----- Stored records -----

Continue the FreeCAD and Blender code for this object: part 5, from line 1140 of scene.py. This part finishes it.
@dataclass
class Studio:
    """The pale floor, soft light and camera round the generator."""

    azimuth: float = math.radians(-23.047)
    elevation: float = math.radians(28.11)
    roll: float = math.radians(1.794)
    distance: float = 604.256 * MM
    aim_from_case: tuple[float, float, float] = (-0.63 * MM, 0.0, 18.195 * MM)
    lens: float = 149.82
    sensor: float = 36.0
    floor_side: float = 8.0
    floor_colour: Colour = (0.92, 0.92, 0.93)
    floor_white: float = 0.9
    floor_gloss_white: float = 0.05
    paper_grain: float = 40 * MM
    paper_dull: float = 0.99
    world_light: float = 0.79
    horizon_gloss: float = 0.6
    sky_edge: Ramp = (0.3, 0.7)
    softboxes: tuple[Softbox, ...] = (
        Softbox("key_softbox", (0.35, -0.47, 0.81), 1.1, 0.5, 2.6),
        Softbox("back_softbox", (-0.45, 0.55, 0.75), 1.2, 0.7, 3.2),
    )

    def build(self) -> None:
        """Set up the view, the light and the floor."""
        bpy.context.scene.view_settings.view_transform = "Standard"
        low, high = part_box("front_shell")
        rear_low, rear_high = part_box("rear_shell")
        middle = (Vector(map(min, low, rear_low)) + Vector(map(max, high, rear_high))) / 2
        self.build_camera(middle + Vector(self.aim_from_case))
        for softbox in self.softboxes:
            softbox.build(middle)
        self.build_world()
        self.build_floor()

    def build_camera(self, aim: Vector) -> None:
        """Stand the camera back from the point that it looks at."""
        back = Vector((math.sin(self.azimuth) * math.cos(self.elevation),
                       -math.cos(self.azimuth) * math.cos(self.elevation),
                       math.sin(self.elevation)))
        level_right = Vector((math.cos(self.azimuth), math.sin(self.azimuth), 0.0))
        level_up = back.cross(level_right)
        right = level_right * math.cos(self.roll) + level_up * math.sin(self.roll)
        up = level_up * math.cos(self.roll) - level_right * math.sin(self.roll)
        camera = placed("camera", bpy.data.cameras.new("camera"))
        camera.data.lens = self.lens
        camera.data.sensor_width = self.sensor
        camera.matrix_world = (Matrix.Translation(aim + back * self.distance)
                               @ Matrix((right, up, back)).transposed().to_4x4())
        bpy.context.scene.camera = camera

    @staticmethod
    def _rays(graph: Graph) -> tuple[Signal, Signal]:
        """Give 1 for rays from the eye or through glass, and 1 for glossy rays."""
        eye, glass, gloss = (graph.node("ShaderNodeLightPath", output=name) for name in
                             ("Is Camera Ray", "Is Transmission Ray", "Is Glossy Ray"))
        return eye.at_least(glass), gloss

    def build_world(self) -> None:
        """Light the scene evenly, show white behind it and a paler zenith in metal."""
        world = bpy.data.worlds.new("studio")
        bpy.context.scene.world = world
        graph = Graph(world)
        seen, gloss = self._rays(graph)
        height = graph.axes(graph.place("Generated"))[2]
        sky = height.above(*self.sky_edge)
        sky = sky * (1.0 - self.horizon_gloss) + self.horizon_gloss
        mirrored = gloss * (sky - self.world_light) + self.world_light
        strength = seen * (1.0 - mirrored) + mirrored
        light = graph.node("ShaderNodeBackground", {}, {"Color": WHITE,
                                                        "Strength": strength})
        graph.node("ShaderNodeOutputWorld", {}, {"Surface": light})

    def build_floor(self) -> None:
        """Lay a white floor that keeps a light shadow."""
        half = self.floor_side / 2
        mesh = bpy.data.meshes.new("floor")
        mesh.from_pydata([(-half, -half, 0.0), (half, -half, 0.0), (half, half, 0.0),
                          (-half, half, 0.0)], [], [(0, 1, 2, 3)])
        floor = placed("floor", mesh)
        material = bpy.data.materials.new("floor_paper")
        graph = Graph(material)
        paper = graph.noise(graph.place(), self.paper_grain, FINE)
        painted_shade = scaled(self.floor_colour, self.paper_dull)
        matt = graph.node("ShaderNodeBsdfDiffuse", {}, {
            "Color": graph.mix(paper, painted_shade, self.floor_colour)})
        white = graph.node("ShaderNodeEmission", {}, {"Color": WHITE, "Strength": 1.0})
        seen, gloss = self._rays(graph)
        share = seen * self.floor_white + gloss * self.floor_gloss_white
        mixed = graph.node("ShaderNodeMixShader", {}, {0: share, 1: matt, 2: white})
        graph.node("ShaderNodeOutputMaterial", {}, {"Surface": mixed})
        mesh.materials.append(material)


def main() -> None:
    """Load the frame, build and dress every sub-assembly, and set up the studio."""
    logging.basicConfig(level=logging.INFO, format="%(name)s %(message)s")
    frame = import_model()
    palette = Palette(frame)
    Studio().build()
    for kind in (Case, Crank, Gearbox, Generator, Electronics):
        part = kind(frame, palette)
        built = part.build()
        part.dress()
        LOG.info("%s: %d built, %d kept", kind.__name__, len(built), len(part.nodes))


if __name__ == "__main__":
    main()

-----
----- Stored records -----

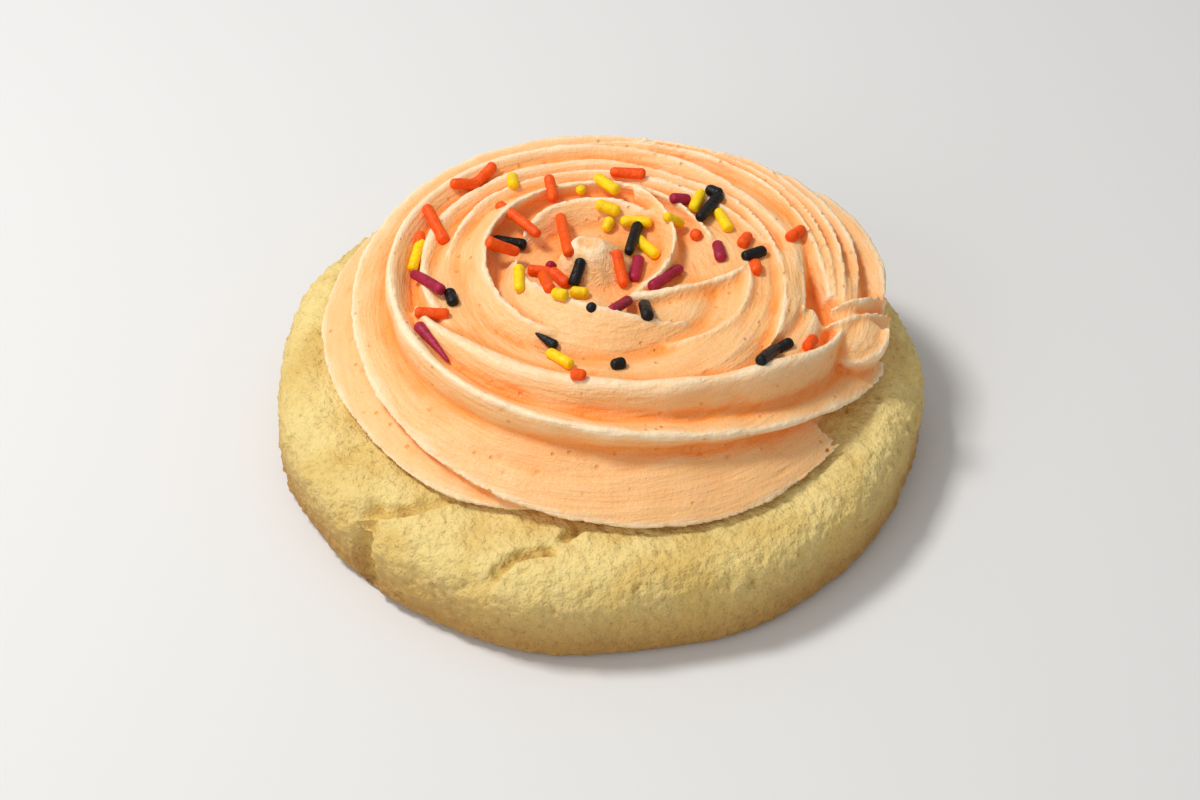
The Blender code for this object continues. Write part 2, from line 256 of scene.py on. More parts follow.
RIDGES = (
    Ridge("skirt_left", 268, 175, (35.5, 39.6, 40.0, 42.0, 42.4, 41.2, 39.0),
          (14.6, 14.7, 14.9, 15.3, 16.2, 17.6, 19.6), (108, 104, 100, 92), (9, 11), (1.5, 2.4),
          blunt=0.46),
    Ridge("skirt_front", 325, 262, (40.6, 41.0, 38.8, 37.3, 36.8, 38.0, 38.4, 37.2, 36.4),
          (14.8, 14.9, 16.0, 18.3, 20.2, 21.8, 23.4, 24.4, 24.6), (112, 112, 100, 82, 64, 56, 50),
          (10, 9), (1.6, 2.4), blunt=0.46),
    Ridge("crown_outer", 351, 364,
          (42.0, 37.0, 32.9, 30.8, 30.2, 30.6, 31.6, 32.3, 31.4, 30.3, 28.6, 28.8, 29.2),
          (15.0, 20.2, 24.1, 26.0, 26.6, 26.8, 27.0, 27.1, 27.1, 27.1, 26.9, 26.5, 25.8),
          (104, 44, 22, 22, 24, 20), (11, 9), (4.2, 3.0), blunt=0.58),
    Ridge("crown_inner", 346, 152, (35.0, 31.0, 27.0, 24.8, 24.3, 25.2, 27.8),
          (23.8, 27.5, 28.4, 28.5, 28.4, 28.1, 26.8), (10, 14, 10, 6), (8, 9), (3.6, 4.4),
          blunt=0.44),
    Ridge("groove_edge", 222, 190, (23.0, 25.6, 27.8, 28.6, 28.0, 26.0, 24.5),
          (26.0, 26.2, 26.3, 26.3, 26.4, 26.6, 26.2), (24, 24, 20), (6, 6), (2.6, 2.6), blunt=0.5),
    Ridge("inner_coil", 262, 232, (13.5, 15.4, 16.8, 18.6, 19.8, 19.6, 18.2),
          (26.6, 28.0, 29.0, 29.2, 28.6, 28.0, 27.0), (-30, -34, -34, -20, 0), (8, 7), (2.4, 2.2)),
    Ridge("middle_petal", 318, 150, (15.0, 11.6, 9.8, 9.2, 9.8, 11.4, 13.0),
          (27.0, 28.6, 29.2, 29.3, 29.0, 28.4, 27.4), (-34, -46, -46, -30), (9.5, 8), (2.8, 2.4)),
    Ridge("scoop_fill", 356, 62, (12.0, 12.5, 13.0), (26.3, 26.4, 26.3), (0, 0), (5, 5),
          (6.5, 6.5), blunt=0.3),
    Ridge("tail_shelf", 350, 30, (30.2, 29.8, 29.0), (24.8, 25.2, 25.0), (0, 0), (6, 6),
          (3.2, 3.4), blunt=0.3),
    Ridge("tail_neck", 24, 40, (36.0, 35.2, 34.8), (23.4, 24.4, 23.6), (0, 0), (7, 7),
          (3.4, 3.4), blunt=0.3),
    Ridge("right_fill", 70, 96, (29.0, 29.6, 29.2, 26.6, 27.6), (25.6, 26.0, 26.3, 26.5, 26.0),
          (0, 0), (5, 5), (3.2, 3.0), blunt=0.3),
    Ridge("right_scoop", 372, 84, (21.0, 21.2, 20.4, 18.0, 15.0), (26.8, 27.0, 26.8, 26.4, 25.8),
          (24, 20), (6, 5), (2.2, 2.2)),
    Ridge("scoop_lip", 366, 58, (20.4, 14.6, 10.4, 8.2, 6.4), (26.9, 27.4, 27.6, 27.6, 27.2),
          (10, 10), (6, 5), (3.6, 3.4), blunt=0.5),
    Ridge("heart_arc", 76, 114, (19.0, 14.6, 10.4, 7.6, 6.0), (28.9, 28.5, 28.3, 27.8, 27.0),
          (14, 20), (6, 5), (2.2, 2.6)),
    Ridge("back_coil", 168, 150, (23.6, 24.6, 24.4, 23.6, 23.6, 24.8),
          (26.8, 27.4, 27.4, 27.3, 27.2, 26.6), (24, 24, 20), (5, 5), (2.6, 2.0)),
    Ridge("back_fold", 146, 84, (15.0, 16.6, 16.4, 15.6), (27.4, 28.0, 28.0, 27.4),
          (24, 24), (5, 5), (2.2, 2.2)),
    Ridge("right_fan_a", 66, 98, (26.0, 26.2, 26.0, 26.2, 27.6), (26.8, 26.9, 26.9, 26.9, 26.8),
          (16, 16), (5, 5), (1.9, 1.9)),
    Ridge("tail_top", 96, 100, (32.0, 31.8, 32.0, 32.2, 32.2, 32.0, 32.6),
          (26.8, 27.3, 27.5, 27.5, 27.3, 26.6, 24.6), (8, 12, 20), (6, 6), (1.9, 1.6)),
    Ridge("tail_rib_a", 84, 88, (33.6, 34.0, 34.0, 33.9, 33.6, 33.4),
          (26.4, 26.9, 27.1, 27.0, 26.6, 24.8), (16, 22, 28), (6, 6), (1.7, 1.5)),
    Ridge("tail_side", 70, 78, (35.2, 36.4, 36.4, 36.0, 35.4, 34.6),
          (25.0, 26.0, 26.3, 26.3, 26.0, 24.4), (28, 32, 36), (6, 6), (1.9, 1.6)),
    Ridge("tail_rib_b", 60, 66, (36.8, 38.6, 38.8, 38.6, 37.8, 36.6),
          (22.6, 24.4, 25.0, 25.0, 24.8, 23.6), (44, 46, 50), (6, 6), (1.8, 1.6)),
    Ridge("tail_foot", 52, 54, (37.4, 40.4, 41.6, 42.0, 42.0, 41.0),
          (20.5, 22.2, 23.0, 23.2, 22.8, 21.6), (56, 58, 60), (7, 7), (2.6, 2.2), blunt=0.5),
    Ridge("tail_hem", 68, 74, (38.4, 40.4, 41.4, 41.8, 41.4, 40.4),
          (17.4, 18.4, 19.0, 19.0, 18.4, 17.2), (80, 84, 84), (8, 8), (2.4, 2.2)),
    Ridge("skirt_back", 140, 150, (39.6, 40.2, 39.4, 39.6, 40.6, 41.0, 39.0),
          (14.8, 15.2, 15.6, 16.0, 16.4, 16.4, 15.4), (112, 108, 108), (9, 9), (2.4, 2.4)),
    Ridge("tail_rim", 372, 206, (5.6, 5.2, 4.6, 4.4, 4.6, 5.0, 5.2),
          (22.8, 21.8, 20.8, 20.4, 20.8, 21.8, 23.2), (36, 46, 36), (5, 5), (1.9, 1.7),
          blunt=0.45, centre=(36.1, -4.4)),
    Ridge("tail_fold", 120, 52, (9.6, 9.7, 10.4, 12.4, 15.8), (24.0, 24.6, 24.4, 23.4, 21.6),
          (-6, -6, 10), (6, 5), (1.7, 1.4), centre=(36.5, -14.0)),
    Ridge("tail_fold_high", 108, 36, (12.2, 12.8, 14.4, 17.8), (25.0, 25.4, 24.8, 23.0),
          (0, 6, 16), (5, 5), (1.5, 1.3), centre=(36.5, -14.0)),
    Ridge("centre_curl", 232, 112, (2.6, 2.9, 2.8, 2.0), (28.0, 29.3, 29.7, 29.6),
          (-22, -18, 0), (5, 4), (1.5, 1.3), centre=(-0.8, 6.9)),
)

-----

Exercise
Using the entries above, find all lines with "this". Copy them.

Solution below
Continue the FreeCAD and Blender code for this object: part 5, from line 1140 of scene.py. This part finishes it.
The Blender code for this object continues. Write part 2, from line 256 of scene.py on. More parts follow.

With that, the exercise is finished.